• _DIRECTIONS FOR THIS TASK_:
Extract, without alteration, each line from the start of the listing to the line bearing "grip_x1 = 66; // [50:1:80]".

• _DATA SHOWN_:
□ □ □ □ □ □ □

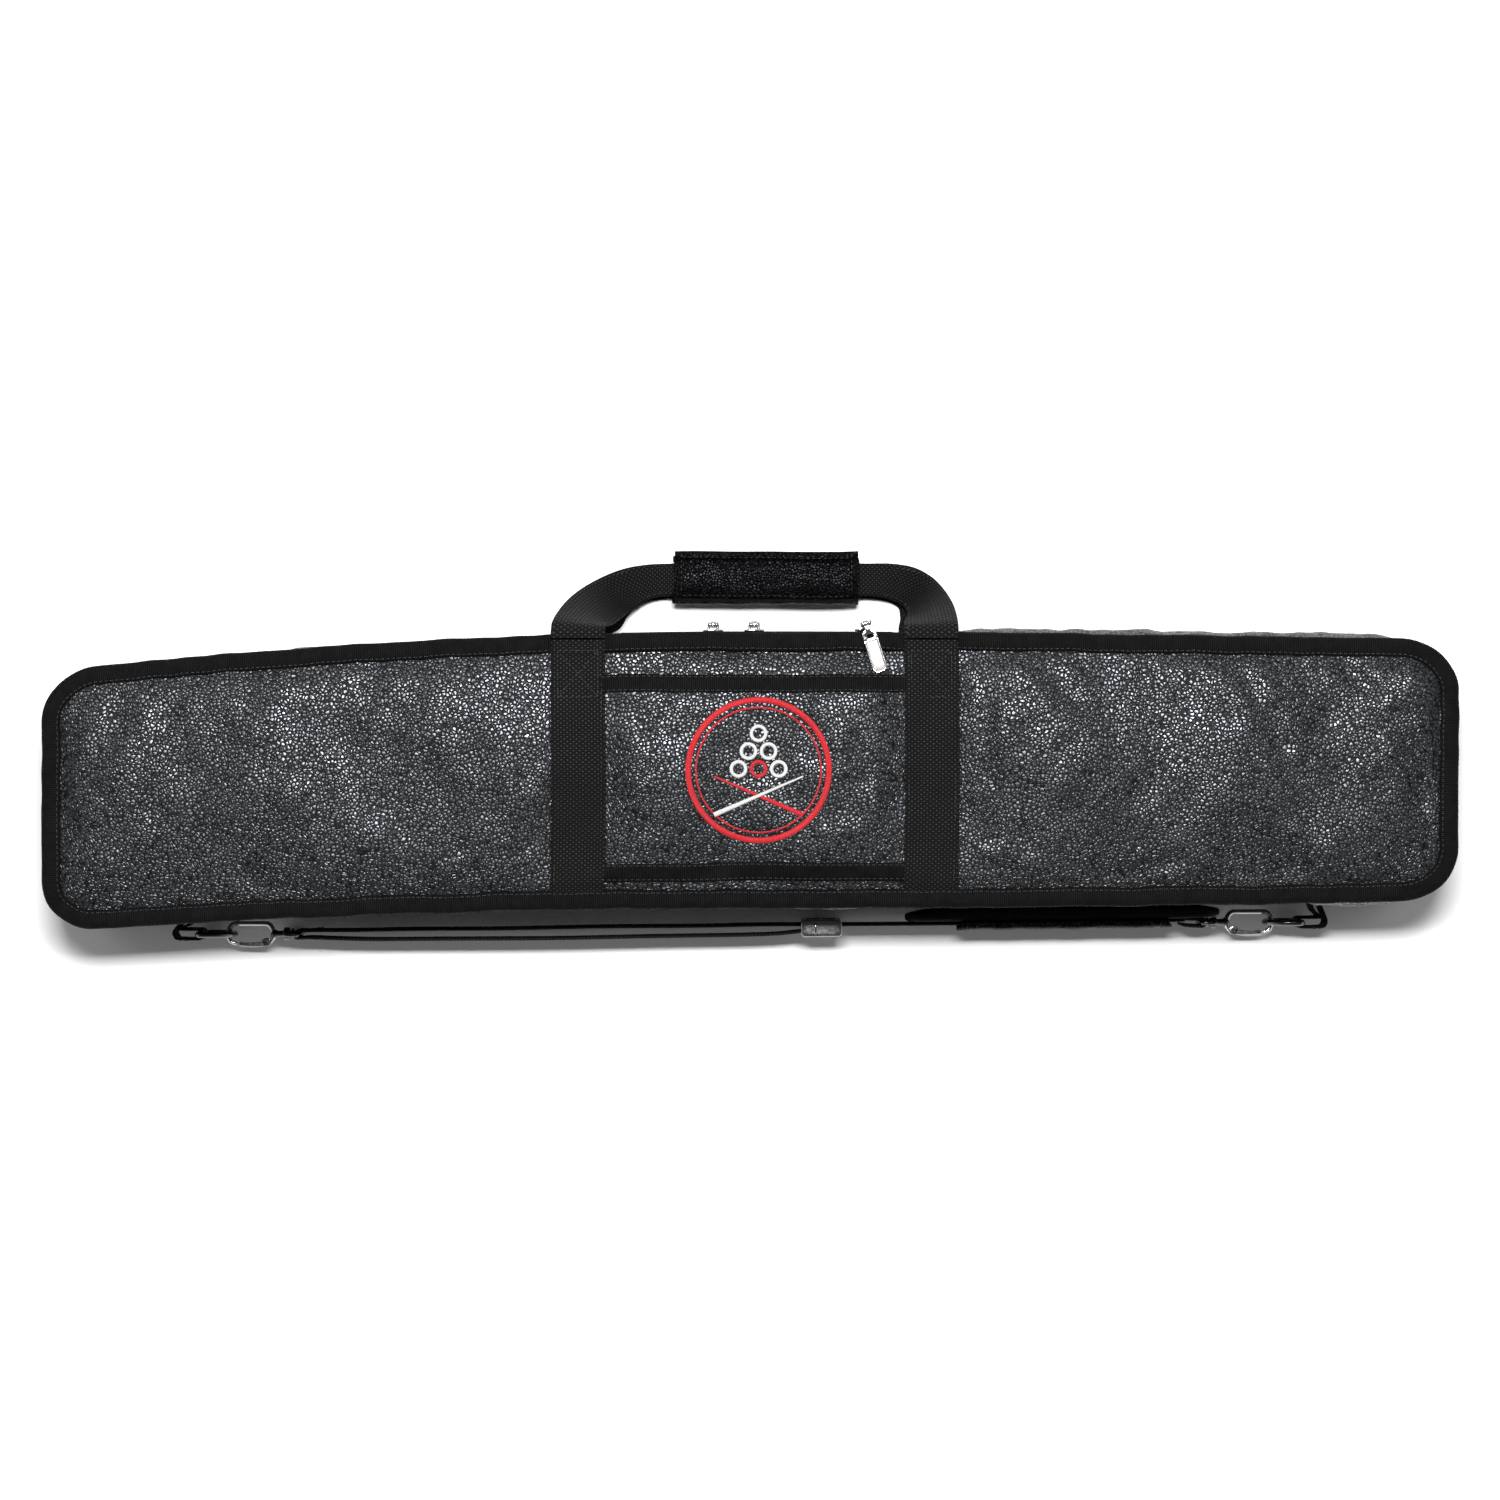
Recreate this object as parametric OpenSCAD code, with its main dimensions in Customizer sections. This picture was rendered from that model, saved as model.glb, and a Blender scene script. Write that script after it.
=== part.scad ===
// Soft billiards cue case lying on its back. Millimetres.
// +X along the case, +Y towards the carrying handle, +Z up out of the front panel.
// The origin is the centre of the flat back panel, at the table.

/* [Shell] */
// Half length of the case
half_len = 417; // [380:1:450]
// Half width of the case at the middle
half_w = 81.5; // [70:0.5:95]
// Corner radius seen from the front
corner_r = 33; // [20:1:45]
// Height of the case lying down
case_z = 81; // [60:1:100]
// Height of the main zip's parting plane
split_z = 40; // [30:1:50]
// Share of the width lost at the two ends
end_taper = 0.06; // [0:0.01:0.1]
// Droop of the left end
left_sag = 19; // [0:1:30]
// Width of the ribbed binding tape on each face
bind_w = 11; // [8:0.5:14]
// Thickness of the bound edge
bind_t = 5.5; // [3:0.5:8]
// Thickness of the padded side wall
wall_t = 4.5; // [3:0.5:8]

/* [Webbing] */
// Width of the sewn carrying webs
web_w = 32; // [25:1:40]
// Thickness of the webbing
web_t = 2; // [1.2:0.1:3]
// Centre of the left web
web_x_left = -101; // [-120:1:-80]
// Centre of the right web
web_x_right = 106.5; // [80:0.5:120]
// Width of the shoulder strap's web
strap_w = 25; // [20:1:38]

/* [Handle] */
// Y of both handle fold lines
fold_y = 84; // [80:0.5:90]
// Z of the front handle's fold line
fold_z = 82; // [78:0.5:86]
// Left end of the grip
grip_x0 = -46; // [-60:1:-30]
// Right end of the grip
grip_x1 = 66; // [50:1:80]

/* [Zips] */
// Start of the left main slider
slider_left_x = -22; // [-60:1:-10]
// Start of the right main slider
slider_right_x = 2.5; // [-8:0.5:40]
// Start of the pocket slider
pocket_slider_x = 68; // [40:1:80]
// Half length of the pocket zip
pocket_zip_half = 80; // [60:1:100]
// Centre of the pocket zip
pocket_zip_x = 4; // [-10:1:20]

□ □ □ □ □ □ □

• _THE REPLY_:
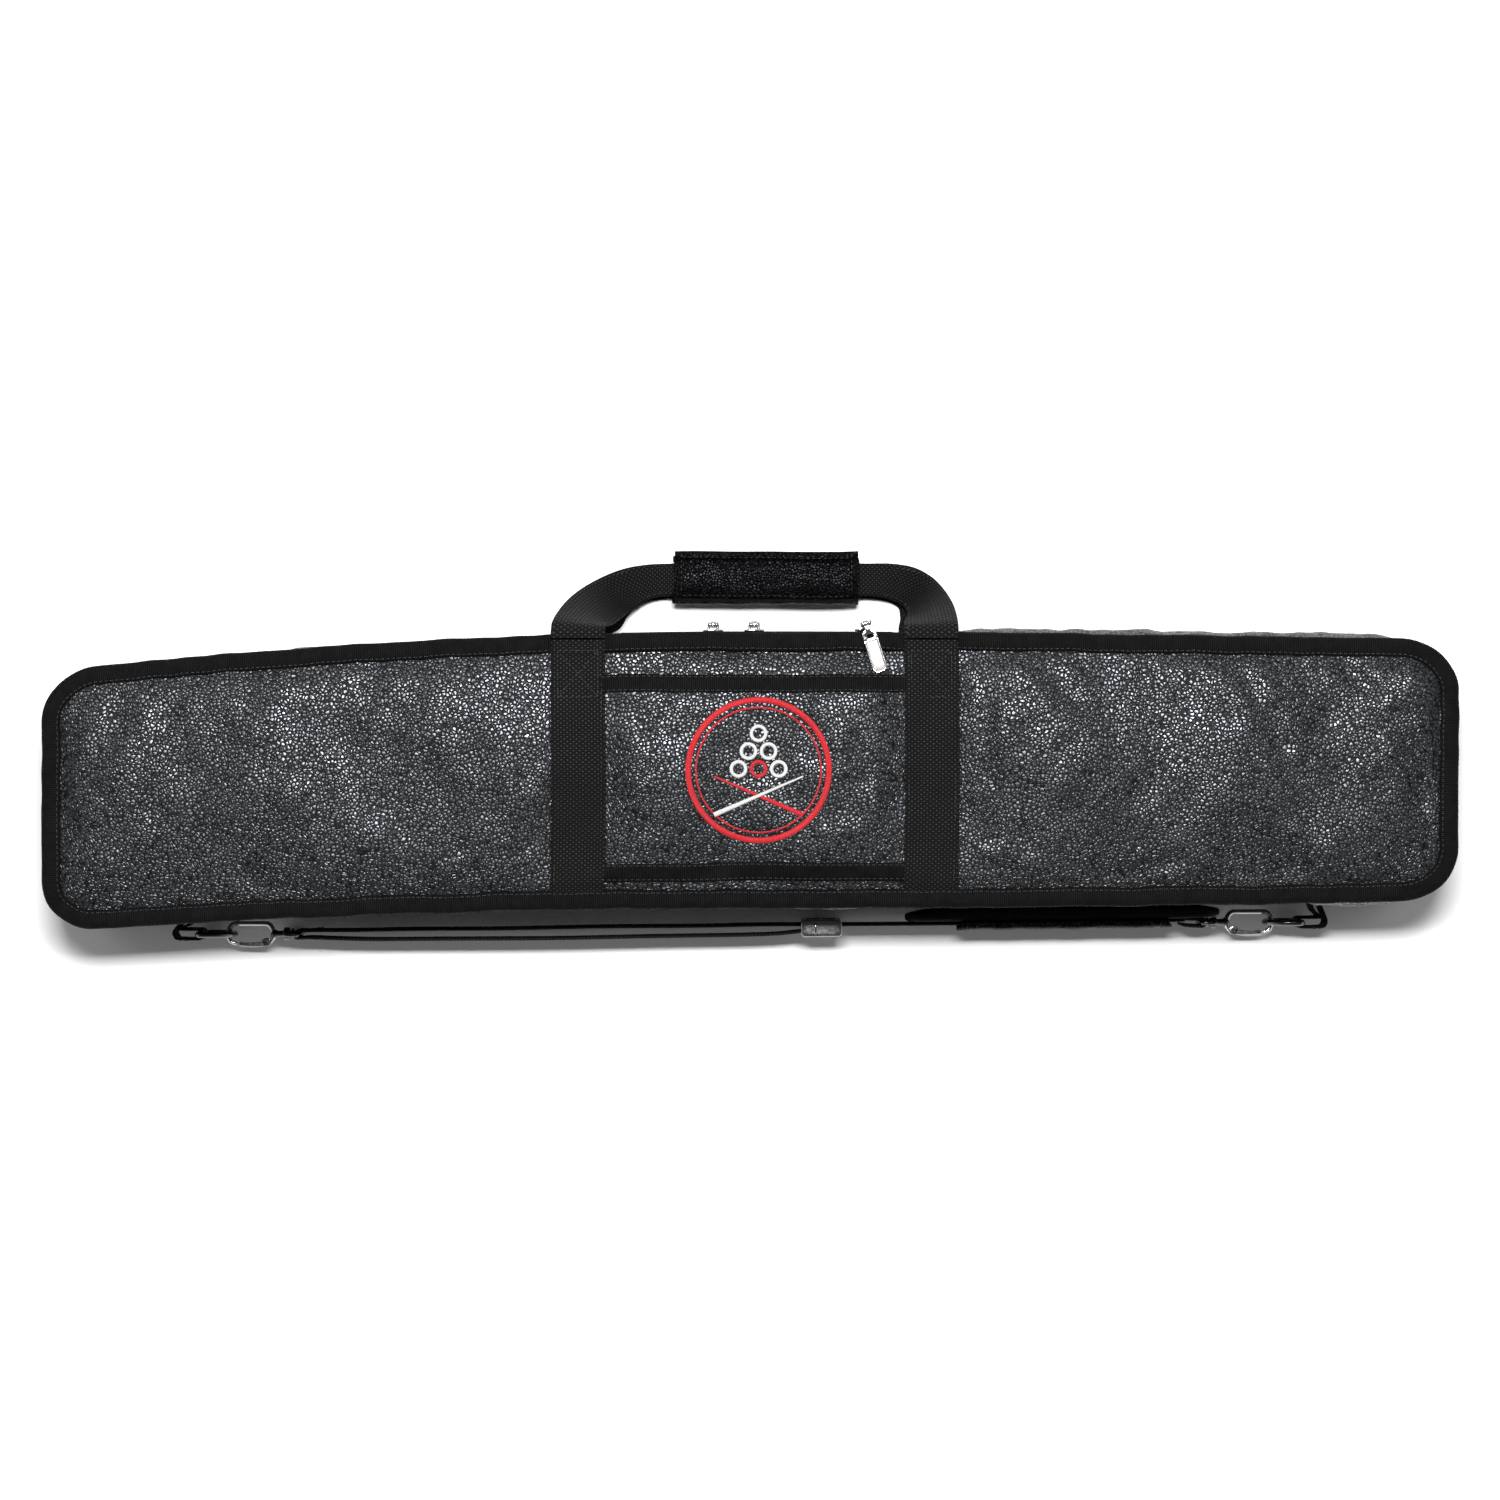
Recreate this object as parametric OpenSCAD code, with its main dimensions in Customizer sections. This picture was rendered from that model, saved as model.glb, and a Blender scene script. Write that script after it.
=== part.scad ===
// Soft billiards cue case lying on its back. Millimetres.
// +X along the case, +Y towards the carrying handle, +Z up out of the front panel.
// The origin is the centre of the flat back panel, at the table.

/* [Shell] */
// Half length of the case
half_len = 417; // [380:1:450]
// Half width of the case at the middle
half_w = 81.5; // [70:0.5:95]
// Corner radius seen from the front
corner_r = 33; // [20:1:45]
// Height of the case lying down
case_z = 81; // [60:1:100]
// Height of the main zip's parting plane
split_z = 40; // [30:1:50]
// Share of the width lost at the two ends
end_taper = 0.06; // [0:0.01:0.1]
// Droop of the left end
left_sag = 19; // [0:1:30]
// Width of the ribbed binding tape on each face
bind_w = 11; // [8:0.5:14]
// Thickness of the bound edge
bind_t = 5.5; // [3:0.5:8]
// Thickness of the padded side wall
wall_t = 4.5; // [3:0.5:8]

/* [Webbing] */
// Width of the sewn carrying webs
web_w = 32; // [25:1:40]
// Thickness of the webbing
web_t = 2; // [1.2:0.1:3]
// Centre of the left web
web_x_left = -101; // [-120:1:-80]
// Centre of the right web
web_x_right = 106.5; // [80:0.5:120]
// Width of the shoulder strap's web
strap_w = 25; // [20:1:38]

/* [Handle] */
// Y of both handle fold lines
fold_y = 84; // [80:0.5:90]
// Z of the front handle's fold line
fold_z = 82; // [78:0.5:86]
// Left end of the grip
grip_x0 = -46; // [-60:1:-30]
// Right end of the grip
grip_x1 = 66; // [50:1:80]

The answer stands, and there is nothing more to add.